Microsoft owns the Xbox console which competes with Sony Corporation’s (NYSE: SNE) PlayStation and Nintendo’s Switch. Should the deal be allowed to fly, the regulator fears the company will limit the blockbuster titles from Activision Blizzard to its console alone.
Microsoft and Activision Blizzard Inc’s Response to the CMA
Following the initial decision from the CMA, Microsoft’s Corporate Vice President and Deputy General Counsel Rima Alaily said it is “committed to offering effective and easily enforceable solutions that address the CMA’s concerns.”

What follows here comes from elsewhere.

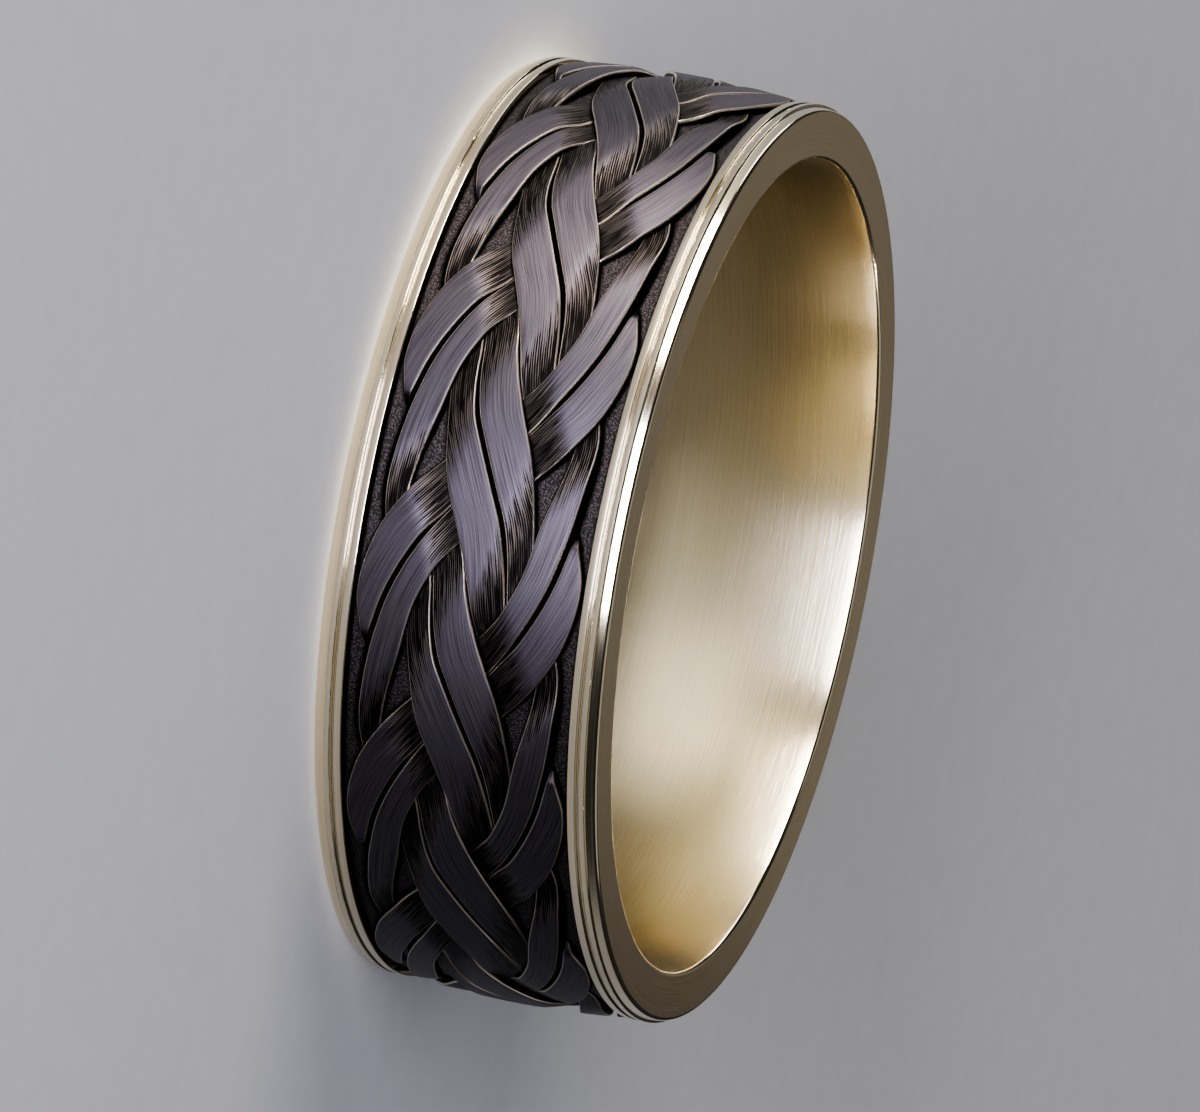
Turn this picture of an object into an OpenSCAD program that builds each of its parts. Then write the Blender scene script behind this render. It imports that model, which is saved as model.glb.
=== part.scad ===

The duo of Microsoft and Activision Blizzard has maintained that its plans to merge will not pose any anti-competitive challenges in the industry. The companies said they have made commitments to Sony and Nintendo to make the Call of Duty Franchise available on their respective consoles for the next 10 years.
Activision Blizzard CEO Bobby Kotick said the law and the facts are on its side in an emailed statement to employees.
“In this case, our combined companies will bring more competition to an already crowded field of world-class gaming competitors, including Sony, Tencent, NetEase, Apple, Amazon, and Facebook,” Kotick said. “We believe this merger gives us additional resources to compete with such giants.”
Besides the UK, the deal between both companies is also awaiting an antitrust verdict from the US Federal Trade Commission (FTC) and the European Commission.